Search the entries for the word "replace" and pull out each line that has it.
──────── DATA SUPPLIED ────────
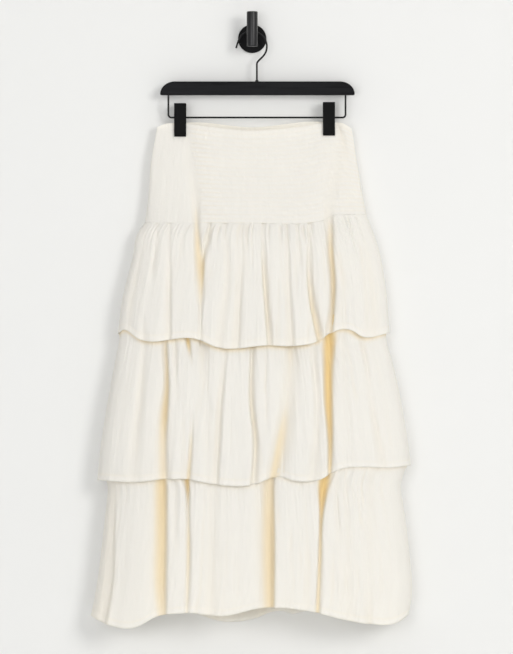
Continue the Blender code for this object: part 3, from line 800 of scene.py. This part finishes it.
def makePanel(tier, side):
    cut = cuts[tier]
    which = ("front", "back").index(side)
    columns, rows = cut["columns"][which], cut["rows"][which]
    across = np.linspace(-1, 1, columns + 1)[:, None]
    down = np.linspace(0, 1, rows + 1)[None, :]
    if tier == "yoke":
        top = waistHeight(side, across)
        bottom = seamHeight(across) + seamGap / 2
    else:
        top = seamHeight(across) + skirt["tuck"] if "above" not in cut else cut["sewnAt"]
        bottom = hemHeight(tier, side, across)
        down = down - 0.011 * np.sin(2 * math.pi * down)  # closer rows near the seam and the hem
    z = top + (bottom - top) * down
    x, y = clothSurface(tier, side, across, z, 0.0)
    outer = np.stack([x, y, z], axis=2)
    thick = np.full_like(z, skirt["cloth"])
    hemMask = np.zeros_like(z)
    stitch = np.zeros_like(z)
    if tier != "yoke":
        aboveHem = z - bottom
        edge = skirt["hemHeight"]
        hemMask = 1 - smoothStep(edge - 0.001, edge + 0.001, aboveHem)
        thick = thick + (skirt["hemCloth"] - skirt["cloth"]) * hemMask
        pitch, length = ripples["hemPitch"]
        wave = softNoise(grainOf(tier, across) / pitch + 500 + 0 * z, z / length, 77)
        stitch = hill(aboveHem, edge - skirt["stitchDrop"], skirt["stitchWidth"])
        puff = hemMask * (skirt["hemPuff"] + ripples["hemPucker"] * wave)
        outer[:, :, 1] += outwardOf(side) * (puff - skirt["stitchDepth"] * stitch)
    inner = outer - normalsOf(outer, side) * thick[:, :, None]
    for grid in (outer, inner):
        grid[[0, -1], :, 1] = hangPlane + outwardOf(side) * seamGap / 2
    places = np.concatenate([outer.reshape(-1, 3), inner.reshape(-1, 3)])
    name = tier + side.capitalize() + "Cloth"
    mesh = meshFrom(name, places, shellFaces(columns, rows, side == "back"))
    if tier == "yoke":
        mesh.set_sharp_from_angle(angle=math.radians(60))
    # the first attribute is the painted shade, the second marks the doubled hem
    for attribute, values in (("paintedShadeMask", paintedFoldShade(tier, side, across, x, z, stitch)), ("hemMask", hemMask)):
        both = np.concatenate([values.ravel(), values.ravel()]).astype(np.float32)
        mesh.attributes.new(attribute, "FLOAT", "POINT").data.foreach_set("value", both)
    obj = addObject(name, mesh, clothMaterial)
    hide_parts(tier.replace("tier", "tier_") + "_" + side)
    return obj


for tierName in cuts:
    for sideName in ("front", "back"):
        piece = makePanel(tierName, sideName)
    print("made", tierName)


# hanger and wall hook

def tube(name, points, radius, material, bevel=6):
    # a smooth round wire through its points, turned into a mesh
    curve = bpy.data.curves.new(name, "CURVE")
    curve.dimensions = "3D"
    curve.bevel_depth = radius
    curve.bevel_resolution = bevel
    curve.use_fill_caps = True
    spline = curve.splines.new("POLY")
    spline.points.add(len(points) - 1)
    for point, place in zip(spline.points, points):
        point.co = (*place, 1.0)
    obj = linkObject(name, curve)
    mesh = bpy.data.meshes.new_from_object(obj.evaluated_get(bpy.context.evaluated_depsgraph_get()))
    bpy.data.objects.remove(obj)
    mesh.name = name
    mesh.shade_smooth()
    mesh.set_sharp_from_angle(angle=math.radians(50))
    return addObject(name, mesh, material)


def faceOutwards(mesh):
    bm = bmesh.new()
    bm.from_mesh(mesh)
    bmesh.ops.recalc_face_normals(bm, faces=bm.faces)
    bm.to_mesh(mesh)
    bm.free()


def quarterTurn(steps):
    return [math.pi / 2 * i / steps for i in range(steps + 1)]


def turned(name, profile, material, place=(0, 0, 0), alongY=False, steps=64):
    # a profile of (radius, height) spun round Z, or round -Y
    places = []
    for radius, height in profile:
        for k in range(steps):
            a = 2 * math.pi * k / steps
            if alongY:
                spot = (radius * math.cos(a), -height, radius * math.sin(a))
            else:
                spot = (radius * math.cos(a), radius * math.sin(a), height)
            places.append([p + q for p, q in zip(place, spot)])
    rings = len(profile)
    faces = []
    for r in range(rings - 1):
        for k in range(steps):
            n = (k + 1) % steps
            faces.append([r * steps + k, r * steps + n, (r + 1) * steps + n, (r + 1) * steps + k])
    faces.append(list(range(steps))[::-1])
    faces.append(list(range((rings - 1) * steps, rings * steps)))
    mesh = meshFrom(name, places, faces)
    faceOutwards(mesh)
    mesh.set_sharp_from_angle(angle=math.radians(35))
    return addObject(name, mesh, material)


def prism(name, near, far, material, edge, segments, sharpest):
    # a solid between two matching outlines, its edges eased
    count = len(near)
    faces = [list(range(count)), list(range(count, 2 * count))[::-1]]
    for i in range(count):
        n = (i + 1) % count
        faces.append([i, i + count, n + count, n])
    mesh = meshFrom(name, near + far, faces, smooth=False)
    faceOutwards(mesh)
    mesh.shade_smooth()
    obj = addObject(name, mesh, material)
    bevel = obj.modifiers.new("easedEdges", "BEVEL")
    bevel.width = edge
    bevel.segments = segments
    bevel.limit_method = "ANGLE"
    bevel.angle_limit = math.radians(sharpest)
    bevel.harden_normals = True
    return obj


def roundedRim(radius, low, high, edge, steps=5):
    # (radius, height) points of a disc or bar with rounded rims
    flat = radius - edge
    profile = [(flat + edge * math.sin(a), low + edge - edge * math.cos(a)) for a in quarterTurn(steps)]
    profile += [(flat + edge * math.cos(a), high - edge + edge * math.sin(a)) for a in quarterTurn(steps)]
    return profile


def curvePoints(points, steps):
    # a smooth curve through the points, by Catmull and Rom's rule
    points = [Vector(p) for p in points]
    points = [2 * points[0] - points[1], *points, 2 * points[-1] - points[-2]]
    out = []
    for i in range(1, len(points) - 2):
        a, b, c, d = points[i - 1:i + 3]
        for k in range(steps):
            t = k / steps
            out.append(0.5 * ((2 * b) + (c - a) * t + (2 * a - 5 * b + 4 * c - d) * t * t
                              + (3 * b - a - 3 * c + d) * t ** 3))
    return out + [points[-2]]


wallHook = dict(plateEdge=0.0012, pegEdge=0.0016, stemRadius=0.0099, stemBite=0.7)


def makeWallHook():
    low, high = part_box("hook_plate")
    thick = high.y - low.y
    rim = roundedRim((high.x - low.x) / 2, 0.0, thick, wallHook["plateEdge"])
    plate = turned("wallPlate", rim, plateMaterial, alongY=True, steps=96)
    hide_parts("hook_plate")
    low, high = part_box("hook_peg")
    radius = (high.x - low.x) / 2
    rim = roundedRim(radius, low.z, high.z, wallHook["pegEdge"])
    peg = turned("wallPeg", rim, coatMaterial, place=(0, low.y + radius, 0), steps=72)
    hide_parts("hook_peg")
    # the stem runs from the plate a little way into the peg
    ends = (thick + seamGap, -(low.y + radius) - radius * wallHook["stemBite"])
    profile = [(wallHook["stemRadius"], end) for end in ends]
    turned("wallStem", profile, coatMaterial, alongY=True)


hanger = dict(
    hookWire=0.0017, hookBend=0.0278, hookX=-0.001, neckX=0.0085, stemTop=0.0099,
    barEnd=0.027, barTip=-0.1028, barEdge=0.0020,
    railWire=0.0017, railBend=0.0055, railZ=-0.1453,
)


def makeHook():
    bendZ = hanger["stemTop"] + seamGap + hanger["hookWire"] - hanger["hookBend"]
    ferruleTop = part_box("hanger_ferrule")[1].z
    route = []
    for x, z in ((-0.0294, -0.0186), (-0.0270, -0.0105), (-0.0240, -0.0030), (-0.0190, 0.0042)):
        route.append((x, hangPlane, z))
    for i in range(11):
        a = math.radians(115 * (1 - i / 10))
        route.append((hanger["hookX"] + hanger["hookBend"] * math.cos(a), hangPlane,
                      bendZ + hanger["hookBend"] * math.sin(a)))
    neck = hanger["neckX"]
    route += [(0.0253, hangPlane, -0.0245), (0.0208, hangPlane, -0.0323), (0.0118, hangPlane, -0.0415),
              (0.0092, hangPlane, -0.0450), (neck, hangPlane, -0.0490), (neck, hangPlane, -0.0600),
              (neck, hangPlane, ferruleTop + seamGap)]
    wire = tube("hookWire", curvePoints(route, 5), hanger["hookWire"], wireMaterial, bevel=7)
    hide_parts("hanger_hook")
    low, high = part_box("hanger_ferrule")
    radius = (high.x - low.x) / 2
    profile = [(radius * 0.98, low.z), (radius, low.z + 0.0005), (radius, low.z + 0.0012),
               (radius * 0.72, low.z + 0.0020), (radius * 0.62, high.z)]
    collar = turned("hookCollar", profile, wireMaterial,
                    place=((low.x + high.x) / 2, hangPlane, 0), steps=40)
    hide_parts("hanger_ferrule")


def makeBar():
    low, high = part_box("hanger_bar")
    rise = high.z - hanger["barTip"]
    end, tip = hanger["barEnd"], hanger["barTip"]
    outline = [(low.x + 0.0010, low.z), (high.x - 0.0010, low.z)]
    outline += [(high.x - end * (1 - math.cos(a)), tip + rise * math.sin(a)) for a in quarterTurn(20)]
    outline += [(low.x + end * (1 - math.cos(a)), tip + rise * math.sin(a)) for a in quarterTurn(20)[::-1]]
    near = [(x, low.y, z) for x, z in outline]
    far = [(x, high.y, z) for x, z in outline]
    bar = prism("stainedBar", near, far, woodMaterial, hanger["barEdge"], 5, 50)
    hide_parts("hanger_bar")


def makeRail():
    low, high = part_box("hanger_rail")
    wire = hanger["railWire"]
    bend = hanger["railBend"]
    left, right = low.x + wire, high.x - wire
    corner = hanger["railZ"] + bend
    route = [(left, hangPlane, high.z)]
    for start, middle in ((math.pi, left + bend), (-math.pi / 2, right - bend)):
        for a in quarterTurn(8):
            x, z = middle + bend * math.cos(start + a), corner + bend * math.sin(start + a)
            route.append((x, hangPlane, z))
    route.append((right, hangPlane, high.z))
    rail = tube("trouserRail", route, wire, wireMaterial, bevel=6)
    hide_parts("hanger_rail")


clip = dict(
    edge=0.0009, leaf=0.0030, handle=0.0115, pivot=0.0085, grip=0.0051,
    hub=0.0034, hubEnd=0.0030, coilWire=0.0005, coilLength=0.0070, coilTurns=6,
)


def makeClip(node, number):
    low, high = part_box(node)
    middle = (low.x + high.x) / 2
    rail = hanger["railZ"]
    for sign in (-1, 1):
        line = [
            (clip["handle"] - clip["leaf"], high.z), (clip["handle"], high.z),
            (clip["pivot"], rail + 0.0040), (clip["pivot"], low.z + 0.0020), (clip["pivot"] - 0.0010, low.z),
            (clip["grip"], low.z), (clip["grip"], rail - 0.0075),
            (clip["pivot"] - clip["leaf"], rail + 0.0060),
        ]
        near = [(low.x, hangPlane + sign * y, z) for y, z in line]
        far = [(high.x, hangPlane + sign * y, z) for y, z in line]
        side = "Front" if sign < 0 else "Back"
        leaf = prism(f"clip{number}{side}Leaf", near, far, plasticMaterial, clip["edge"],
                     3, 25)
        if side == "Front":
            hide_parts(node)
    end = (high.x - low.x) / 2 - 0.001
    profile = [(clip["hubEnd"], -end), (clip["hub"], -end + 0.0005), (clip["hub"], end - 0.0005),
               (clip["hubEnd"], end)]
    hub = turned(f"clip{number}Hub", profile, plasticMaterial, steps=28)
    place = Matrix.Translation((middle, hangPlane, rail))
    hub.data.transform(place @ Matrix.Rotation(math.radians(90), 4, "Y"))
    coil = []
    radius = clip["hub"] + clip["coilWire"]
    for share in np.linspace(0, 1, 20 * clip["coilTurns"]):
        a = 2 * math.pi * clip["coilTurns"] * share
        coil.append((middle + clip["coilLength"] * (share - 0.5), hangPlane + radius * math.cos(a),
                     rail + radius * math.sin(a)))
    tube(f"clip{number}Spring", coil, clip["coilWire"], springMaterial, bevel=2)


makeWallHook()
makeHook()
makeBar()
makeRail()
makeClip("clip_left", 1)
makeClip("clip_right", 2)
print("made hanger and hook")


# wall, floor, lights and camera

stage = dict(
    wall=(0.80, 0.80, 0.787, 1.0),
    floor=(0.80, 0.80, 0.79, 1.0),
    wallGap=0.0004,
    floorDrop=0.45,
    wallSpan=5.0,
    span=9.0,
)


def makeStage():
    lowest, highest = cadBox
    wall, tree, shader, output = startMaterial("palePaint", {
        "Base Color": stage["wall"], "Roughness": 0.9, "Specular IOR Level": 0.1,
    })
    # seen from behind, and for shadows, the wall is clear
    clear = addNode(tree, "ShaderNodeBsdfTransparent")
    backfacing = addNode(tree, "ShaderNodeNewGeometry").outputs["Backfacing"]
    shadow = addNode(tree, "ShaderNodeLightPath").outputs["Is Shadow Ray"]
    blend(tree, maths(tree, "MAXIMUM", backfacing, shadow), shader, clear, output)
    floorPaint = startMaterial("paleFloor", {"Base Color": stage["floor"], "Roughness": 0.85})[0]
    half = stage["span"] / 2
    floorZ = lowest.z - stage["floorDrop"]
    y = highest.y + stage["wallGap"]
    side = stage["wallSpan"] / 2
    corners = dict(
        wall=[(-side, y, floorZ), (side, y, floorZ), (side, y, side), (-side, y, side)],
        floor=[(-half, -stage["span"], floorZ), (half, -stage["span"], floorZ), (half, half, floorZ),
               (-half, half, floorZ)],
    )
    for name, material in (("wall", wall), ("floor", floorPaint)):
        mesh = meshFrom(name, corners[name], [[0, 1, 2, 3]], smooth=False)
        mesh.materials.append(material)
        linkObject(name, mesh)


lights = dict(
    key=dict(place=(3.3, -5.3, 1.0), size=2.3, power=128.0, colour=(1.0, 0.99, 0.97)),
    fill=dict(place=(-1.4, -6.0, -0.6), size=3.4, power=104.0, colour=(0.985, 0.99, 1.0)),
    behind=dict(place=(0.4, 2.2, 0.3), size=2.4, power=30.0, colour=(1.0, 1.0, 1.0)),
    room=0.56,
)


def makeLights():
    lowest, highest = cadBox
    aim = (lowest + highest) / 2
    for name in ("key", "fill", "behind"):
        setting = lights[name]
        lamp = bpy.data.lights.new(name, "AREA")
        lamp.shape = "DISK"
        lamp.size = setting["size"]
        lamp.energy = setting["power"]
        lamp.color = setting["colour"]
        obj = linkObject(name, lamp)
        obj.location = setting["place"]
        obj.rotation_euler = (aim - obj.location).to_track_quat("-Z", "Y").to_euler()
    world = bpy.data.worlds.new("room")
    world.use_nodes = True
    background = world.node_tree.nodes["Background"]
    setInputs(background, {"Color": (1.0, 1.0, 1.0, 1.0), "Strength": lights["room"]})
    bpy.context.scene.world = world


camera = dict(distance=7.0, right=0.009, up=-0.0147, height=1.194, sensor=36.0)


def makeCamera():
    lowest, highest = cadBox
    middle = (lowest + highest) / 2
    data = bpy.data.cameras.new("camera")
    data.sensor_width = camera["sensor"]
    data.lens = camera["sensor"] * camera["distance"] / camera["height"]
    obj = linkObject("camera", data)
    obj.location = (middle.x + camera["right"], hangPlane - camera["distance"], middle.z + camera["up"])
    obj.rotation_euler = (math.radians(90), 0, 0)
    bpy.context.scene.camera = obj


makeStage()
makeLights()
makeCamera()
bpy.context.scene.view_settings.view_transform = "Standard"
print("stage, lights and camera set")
────────
──────── DATA SUPPLIED ────────
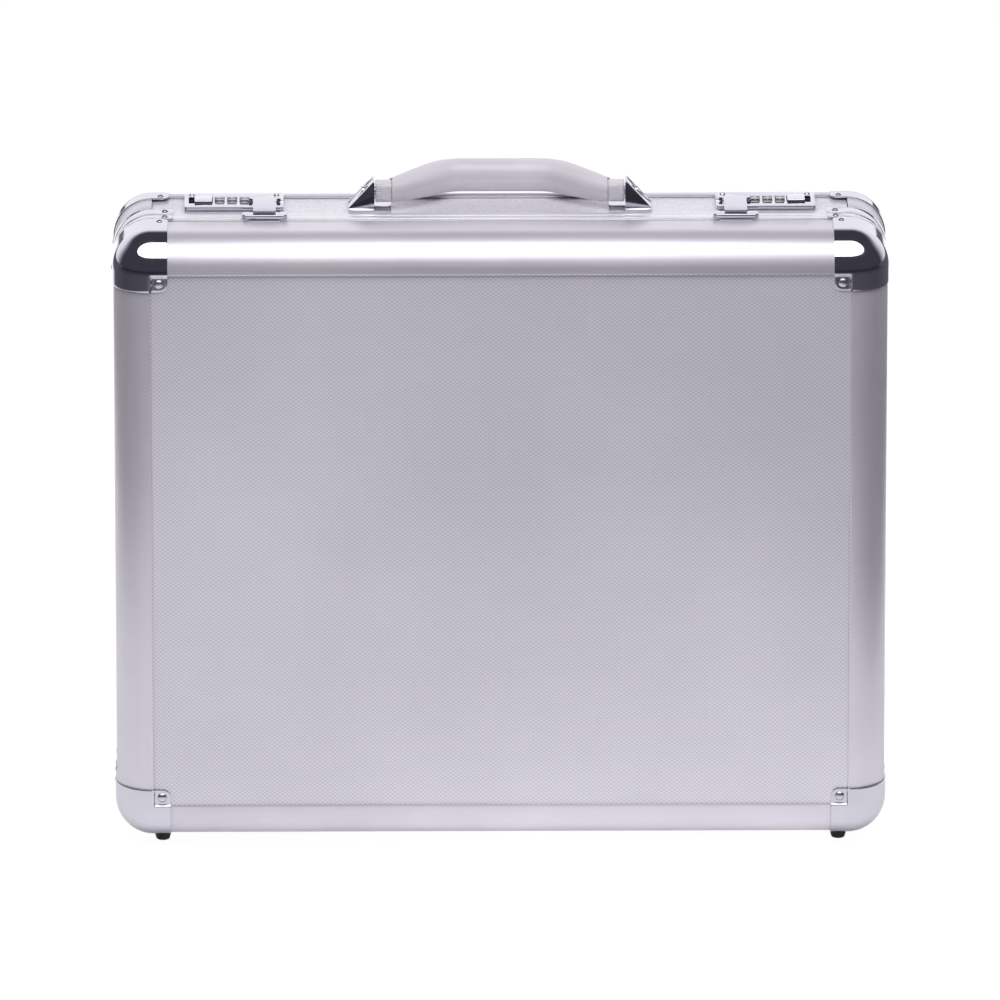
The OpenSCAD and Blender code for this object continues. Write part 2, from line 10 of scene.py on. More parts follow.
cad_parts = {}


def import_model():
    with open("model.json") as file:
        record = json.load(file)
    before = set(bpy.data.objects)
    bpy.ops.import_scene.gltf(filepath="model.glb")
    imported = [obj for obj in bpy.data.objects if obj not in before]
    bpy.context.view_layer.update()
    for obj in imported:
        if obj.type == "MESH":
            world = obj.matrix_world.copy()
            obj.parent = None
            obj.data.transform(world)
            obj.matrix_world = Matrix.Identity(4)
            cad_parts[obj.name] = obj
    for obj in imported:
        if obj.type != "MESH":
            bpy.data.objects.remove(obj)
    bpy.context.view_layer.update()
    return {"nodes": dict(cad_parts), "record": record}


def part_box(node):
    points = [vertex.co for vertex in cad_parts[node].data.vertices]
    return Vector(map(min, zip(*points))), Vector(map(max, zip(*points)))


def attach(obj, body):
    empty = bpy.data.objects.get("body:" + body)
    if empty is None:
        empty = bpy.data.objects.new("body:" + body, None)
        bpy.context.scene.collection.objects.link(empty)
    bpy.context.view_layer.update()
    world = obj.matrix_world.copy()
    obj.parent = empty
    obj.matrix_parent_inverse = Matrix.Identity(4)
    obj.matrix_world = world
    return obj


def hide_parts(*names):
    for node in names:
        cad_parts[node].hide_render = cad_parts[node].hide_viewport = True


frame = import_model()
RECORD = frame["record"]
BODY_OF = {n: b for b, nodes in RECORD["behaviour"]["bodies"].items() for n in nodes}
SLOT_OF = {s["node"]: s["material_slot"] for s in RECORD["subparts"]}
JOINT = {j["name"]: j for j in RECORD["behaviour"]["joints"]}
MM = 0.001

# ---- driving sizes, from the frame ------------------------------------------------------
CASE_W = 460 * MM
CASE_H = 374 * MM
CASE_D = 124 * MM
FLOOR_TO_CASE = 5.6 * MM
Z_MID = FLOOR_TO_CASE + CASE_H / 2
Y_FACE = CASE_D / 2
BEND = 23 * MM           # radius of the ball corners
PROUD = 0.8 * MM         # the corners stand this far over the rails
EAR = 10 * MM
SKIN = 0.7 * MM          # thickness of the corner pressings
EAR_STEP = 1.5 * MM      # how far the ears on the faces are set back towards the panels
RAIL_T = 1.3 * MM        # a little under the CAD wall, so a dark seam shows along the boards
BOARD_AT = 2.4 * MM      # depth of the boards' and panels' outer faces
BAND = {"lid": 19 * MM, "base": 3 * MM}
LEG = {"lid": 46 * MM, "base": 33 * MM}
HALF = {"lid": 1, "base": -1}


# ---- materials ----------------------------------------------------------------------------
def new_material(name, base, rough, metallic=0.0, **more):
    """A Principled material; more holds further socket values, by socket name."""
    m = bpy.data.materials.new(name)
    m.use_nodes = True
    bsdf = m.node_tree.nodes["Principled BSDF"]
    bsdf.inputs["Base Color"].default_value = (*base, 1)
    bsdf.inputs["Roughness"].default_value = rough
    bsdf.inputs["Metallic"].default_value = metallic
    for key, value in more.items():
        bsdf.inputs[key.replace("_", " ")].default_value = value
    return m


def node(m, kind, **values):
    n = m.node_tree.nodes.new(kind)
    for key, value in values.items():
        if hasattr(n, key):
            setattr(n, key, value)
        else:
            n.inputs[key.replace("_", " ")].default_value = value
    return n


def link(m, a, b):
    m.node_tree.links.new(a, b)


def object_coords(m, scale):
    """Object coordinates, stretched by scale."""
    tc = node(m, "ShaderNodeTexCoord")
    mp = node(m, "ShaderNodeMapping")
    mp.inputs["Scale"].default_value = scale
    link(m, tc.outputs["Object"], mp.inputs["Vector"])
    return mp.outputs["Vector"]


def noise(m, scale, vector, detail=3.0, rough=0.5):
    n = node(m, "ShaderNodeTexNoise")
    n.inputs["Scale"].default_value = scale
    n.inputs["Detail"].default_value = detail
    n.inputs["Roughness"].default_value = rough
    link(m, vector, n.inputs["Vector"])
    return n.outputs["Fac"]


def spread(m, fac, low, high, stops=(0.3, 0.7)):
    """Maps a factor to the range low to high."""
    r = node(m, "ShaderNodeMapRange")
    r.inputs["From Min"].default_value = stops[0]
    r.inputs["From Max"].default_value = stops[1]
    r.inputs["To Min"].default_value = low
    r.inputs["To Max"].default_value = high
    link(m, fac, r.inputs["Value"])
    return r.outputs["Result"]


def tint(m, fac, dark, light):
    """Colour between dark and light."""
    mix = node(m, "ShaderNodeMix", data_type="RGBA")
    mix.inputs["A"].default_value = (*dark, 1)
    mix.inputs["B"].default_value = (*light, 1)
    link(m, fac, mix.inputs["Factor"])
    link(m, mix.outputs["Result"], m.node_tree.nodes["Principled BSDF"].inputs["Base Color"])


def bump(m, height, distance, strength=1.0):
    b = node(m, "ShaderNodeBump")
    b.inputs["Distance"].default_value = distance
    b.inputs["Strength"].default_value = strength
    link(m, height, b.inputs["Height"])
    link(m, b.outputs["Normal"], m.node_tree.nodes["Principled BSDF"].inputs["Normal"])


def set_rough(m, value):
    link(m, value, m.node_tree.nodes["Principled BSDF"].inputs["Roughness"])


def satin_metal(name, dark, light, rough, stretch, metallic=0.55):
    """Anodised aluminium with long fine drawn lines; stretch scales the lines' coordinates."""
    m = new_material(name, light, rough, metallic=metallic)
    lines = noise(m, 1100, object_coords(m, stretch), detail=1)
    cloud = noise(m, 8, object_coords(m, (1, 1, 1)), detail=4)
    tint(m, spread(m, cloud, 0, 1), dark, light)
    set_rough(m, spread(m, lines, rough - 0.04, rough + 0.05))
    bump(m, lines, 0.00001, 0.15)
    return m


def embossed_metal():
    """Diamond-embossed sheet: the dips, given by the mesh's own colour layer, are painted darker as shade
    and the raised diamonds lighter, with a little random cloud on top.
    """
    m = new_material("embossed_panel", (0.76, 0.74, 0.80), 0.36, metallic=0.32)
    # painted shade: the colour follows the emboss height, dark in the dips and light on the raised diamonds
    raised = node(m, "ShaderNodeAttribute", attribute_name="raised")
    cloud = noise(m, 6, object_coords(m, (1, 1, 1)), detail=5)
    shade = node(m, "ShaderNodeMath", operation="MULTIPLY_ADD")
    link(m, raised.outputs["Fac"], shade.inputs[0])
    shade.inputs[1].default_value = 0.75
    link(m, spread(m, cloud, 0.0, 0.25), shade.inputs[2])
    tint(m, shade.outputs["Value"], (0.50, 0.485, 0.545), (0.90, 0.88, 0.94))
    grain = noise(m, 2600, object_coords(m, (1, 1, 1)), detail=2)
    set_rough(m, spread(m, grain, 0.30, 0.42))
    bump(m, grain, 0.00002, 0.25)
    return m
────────
• TASK RESPONSE
    hide_parts(tier.replace("tier", "tier_") + "_" + side)
        bsdf.inputs[key.replace("_", " ")].default_value = value
            n.inputs[key.replace("_", " ")].default_value = value